» Information shown:

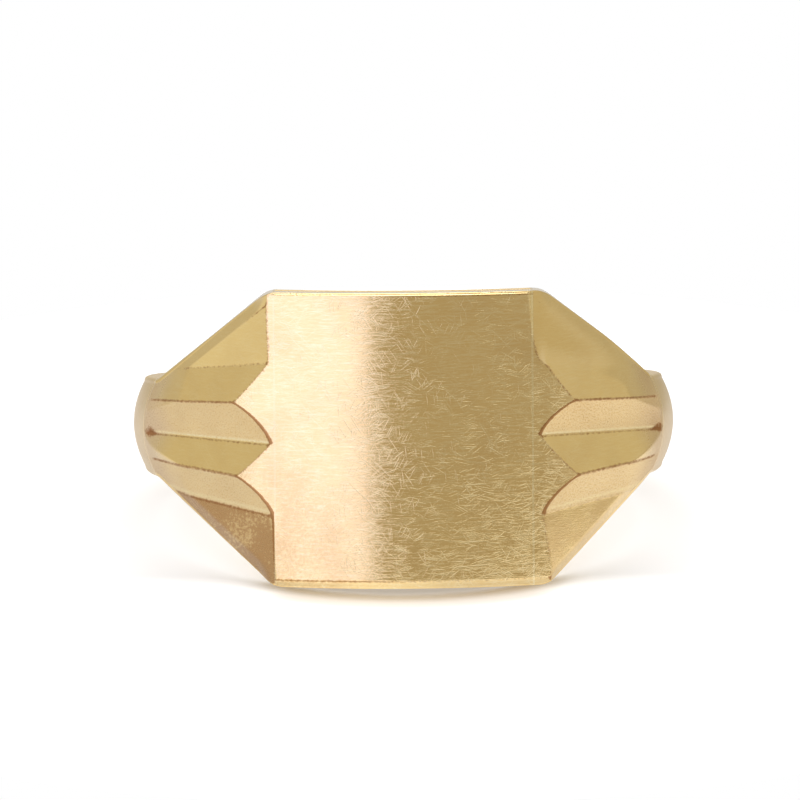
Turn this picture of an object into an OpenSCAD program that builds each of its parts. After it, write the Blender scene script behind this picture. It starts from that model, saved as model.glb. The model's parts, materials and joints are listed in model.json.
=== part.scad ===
// Signet ring with a curved, plain rectangular face and fluted shoulders, built up from separate pieces:
// a face plate, two head walls, two shoulders and a shank, joined by thin films of solder.
// The finger hole's axis is Z, the face looks along -Y, and the origin is the middle of the finger hole.

/* [Finger hole] */
// Inside diameter of the ring
finger_d = 18.95; // [17:0.05:21]

/* [Head] */
// Height of the face along the finger
head_h = 11.45; // [10:0.05:12.5]
// Thickness of metal over the finger, from the hole to the face
head_t = 2.05; // [1.9:0.05:2.4]
// Width of the face between the roots of the teeth at its two ends
face_w = 10.4; // [10.2:0.1:11]
// How far the head's corners stand out past that width, on each side
corner_out = 0.13; // [0.05:0.01:0.3]
// Length of the face plate between its two end joints
plate_w = 10; // [9:0.1:10.1]
// Thickness of the face plate
plate_t = 1; // [0.9:0.02:1.02]
// Thickness of each head wall, along the finger
wall_t = 1.05; // [0.8:0.05:1.5]
// Size of the bevel along the long edges of the face
face_bevel = 0.28; // [0.1:0.02:0.4]

/* [Shoulders] */
// Turn of each shoulder's flat from the middle of the face, in degrees
flat_turn = 53.5; // [52:0.5:55]
// Slope of the two sides of each rib, in degrees
rib_slope = 24.5; // [18:0.5:28]
// Width of each rib where it meets the face
rib_w = 2.95; // [2.7:0.05:3.1]
// Angle at which the outer foot of each rib leans in towards the shank, in degrees
rib_lean = 4.5; // [3:0.5:6]
// Width of the bevel along each shoulder's outer edges, beside the face
edge_bevel = 0.5; // [0.4:0.05:0.8]
// Width of that bevel beside the shank
end_bevel = 0.55; // [0.3:0.05:0.7]
// Slope of that bevel, in degrees
edge_slope = 24; // [20:1:35]
// How far outside the finger hole's radius the head's outline comes down to the shank's width
neck_out = 0.3; // [0.2:0.05:0.5]
// Slope at which each shoulder's sides open out from the shank, in degrees
throat_slope = 35; // [30:1:45]

/* [Shank] */
// Width of the shank where it meets the shoulders
shank_w = 3.9; // [3.5:0.1:4.2]
// Width of the shank at the back
back_w = 3.1; // [2.8:0.1:3.4]
// Thickness of the shank where it meets the shoulders
shank_t = 1.36; // [1.3:0.02:1.45]
// Thickness of the shank at the back
back_t = 1.2; // [1.1:0.02:1.3]
// Height of the shank's domed outside above its edges
dome = 0.55; // [0.3:0.05:0.7]
// Turn from the middle of the face to each joint of shoulder and shank, in degrees
joint_turn = 72; // [71:0.5:74]

/* [Joints] */
// Thickness of each film of solder
film = 0.08; // [0.06:0.01:0.1]

/* [Hidden] */
$fn = 128;

finger_r = finger_d / 2;
face_r = finger_r + head_t;
plate_r = face_r - plate_t;
// Half the length of the plate's own metal, and of the space it fills with its solder.
plate_x = plate_w / 2 - film / 2;
joint_x = plate_w / 2 + film / 2;
// Where the face's edge meets the shoulder's flat, and how far that flat lies from the finger axis.
notch_x = face_w / 2;
notch_y = -sqrt(face_r * face_r - notch_x * notch_x);
flat_d = notch_x * sin(flat_turn) - notch_y * cos(flat_turn);
notch_s = notch_x * cos(flat_turn) + notch_y * sin(flat_turn);
// The head's outline from the front: corner_x is where its top edge turns down towards the shank.
corner_x = notch_x + corner_out;
shank_x = finger_r + neck_out;
// Where those two ends of a shoulder's outer edge lie along its flat, counted from the flat's middle.
corner_s = (corner_x - flat_d * sin(flat_turn)) / cos(flat_turn);
shank_s = (shank_x - flat_d * sin(flat_turn)) / cos(flat_turn);
// The shank's outside is a ring whose middle lies a little towards the face.
shank_shift = (shank_t - back_t) / (1 + cos(joint_turn));
shank_r = finger_r + back_t + shank_shift;
dome_r = (shank_w * shank_w / 4 + dome * dome) / (2 * dome);
big = 40;

gold = [0.80, 0.66, 0.38];
satin_gold = [0.83, 0.70, 0.47];
solder_gold = [0.87, 0.76, 0.50];

// The ring's own cylinder of metal from r_in to r_out between two heights.
module hoop(r_in, r_out, low, high) {
    rotate_extrude() translate([r_in, low]) square([r_out - r_in, high - low]);
}

// A slab across the front of the ring, between two places along X.
module front_slab(x_low, x_high) {
    translate([x_low, -big, -big / 2]) cube([x_high - x_low, big, big]);
}

// A solid half space: everything on the finger's side of the plane x = 0.
module behind() {
    translate([-big, -big / 2, -big / 2]) cube([big, big, big]);
}

// Turns +X to face a place on the right of the ring, counted in degrees from the middle of the face.
module turned(turn) {
    rotate([0, 0, turn - 90]) children();
}

// The face plate's section, with bevelled long edges.
module plate_ring() {
    rotate_extrude() polygon([
        [plate_r, -head_h / 2],
        [face_r - face_bevel, -head_h / 2],
        [face_r, -head_h / 2 + face_bevel],
        [face_r, head_h / 2 - face_bevel],
        [face_r - face_bevel, head_h / 2],
        [plate_r, head_h / 2]
    ]);
}

module wall_ring() {
    hoop(finger_r, plate_r - film, head_h / 2 - wall_t, head_h / 2);
}

module wall_film_ring() {
    hoop(plate_r - film, plate_r, head_h / 2 - wall_t, head_h / 2);
}

module face_plate() {
    intersection() {
        plate_ring();
        front_slab(-plate_x, plate_x);
        under_corners();
    }
}

module head_wall() {
    intersection() {
        wall_ring();
        front_slab(-plate_x, plate_x);
    }
}

module wall_solder() {
    intersection() {
        wall_film_ring();
        front_slab(-plate_x, plate_x);
    }
}

// Solder on the right end of the face plate and the head walls, against the shoulder.
module face_solder() {
    intersection() {
        union() {
            plate_ring();
            hoop(finger_r, plate_r, head_h / 2 - wall_t, head_h / 2);
            hoop(finger_r, plate_r, -head_h / 2, -head_h / 2 + wall_t);
        }
        front_slab(plate_x, joint_x);
        under_corners();
    }
}

// The outline of head and shoulders from the front, as a prism along Y.
module front_prism() {
    rotate([90, 0, 0]) linear_extrude(big) polygon([
        [0, -head_h / 2],
        [corner_x, -head_h / 2],
        [shank_x, -shank_w / 2],
        [big, -shank_w / 2],
        [big, shank_w / 2],
        [shank_x, shank_w / 2],
        [corner_x, head_h / 2],
        [0, head_h / 2]
    ]);
}

// A rib's two sides: the inner one rises from the middle of the flat, the outer one falls to the foot that leans in.
module rib() {
    intersection() {
        translate([flat_d, 0, 0]) rotate([0, rib_slope, 0]) behind();
        translate([flat_d, notch_s, rib_w]) rotate([-rib_lean, 0, 0]) rotate([0, -rib_slope, 0]) behind();
        translate([0, -big / 2, 0]) cube([big, big, big]);
    }
}
// Everything under the flat and its two ribs.
module under_flat() {
    turned(flat_turn) {
        translate([flat_d, 0, 0]) behind();
        rib();
        mirror([0, 0, 1]) rib();
    }
}

// Everything under the sloping bevel along the shoulder's upper outer edge.
module under_edge_bevel() {
    corner_z = head_h / 2 - edge_bevel;
    lean = atan((corner_z - shank_w / 2 + end_bevel) / (shank_s - corner_s));
    turned(flat_turn) translate([flat_d, corner_s, corner_z]) rotate([-lean, 0, 0])
        rotate([0, -edge_slope, 0]) behind();
}

// Everything under all four of those bevels, which also clip the face plate's corners.
module under_corners() {
    intersection_for(side = [0, 1], half = [0, 1])
        mirror([side, 0, 0]) mirror([0, 0, half]) under_edge_bevel();
}

// Everything under the plane in which the shoulder's upper side leaves the shank.
module under_throat() {
    turned(joint_turn) translate([0, 0, shank_w / 2]) rotate([-throat_slope, 0, 0])
        translate([-big, -big, -2 * big]) cube([2 * big, 2 * big, 2 * big]);
}

module shoulder() {
    difference() {
        intersection() {
            plate_blank();
            front_prism();
            translate([joint_x, -big / 2, -big / 2]) cube([big, big, big]);
            turned(joint_turn) translate([0, -big - film / 2, -big / 2]) cube([big, big, big]);
            under_flat();
            under_edge_bevel();
            mirror([0, 0, 1]) under_edge_bevel();
            under_throat();
            mirror([0, 0, 1]) under_throat();
        }
        cylinder(r = finger_r, h = big, center = true);
    }
}

// The solid that the shoulders are cut from: as high and as far out as the face.
module plate_blank() {
    rotate_extrude() polygon([
        [0, -head_h / 2],
        [face_r - face_bevel, -head_h / 2],
        [face_r, -head_h / 2 + face_bevel],
        [face_r, head_h / 2 - face_bevel],
        [face_r - face_bevel, head_h / 2],
        [0, head_h / 2]
    ]);
}

// The whole domed hoop that the shank is a part of, narrowing towards the back.
module shank_hoop() {
    front_y = -shank_x / tan(joint_turn);
    back_y = finger_r + back_t;
    difference() {
        intersection() {
            translate([0, -shank_shift, 0]) rotate_extrude() intersection() {
                translate([shank_r - dome_r, 0]) circle(r = dome_r);
                translate([finger_r - 1, -shank_w / 2]) square([big, shank_w]);
            }
            rotate([90, 0, 90]) translate([0, 0, -big / 2]) linear_extrude(big) polygon([
                [front_y - 1, -shank_w / 2],
                [front_y, -shank_w / 2],
                [back_y, -back_w / 2],
                [back_y, back_w / 2],
                [front_y, shank_w / 2],
                [front_y - 1, shank_w / 2]
            ]);
        }
        cylinder(r = finger_r, h = big, center = true);
    }
}

// The wedge in front of both shoulder joints, plus a margin along Y on each joint's own plane.
module front_wedge(margin) {
    for (side = [0, 1]) mirror([side, 0, 0])
        turned(joint_turn) translate([0, -big + margin, -big / 2]) cube([big, big, big]);
}

module shank_solder() {
    intersection() {
        shank_hoop();
        turned(joint_turn) translate([0, -film / 2, -big / 2]) cube([big, film, big]);
    }
}

module signet_face_plate() color(gold) face_plate();
module upper_head_wall() color(gold) head_wall();
module lower_head_wall() color(gold) mirror([0, 0, 1]) head_wall();
module right_shoulder() color(satin_gold) shoulder();
module left_shoulder() color(satin_gold) mirror([1, 0, 0]) shoulder();
module shank() color(gold) difference() {
    shank_hoop();
    front_wedge(film / 2);
}
module right_face_solder() color(solder_gold) face_solder();
module left_face_solder() color(solder_gold) mirror([1, 0, 0]) face_solder();
module upper_wall_solder() color(solder_gold) wall_solder();
module lower_wall_solder() color(solder_gold) mirror([0, 0, 1]) wall_solder();
module right_shank_solder() color(solder_gold) shank_solder();
module left_shank_solder() color(solder_gold) mirror([1, 0, 0]) shank_solder();

signet_face_plate();
upper_head_wall();
lower_head_wall();
left_shoulder();
right_shoulder();
shank();
left_face_solder();
right_face_solder();
upper_wall_solder();
lower_wall_solder();
left_shank_solder();
right_shank_solder();
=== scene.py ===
import json
from math import acos, atan, cos, pi, radians, sin, sqrt, tan
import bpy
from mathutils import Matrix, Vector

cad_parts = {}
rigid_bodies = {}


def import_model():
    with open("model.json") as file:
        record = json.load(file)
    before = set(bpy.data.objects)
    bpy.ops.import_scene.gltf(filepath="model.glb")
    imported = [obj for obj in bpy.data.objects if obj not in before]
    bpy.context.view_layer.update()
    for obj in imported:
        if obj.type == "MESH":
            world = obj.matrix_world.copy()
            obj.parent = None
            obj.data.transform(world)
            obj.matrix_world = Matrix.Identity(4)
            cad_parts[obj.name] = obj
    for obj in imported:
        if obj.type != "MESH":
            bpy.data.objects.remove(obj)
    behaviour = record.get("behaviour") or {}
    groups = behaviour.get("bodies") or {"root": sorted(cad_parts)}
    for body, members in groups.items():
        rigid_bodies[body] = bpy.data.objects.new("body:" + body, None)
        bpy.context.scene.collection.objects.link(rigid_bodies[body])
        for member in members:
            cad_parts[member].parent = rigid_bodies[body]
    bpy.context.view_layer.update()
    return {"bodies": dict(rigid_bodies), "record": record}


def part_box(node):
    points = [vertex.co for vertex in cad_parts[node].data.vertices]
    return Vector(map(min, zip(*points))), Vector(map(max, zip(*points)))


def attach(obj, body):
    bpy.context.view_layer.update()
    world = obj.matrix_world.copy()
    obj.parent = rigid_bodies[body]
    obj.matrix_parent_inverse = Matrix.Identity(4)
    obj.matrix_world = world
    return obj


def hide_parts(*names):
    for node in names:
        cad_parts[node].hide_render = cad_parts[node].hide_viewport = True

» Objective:
Repeat exactly, please, each line from the beginning of the data through the line with "finger_d = 18.95; // [17:0.05:21]" in it, and only those lines.

» Answer for the task:
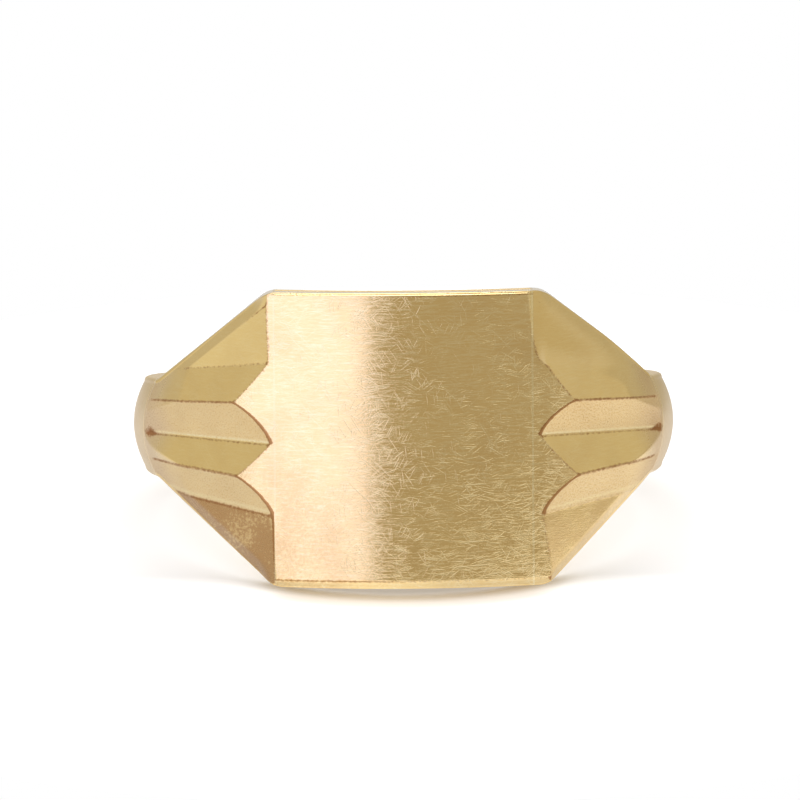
Turn this picture of an object into an OpenSCAD program that builds each of its parts. After it, write the Blender scene script behind this picture. It starts from that model, saved as model.glb. The model's parts, materials and joints are listed in model.json.
=== part.scad ===
// Signet ring with a curved, plain rectangular face and fluted shoulders, built up from separate pieces:
// a face plate, two head walls, two shoulders and a shank, joined by thin films of solder.
// The finger hole's axis is Z, the face looks along -Y, and the origin is the middle of the finger hole.

/* [Finger hole] */
// Inside diameter of the ring
finger_d = 18.95; // [17:0.05:21]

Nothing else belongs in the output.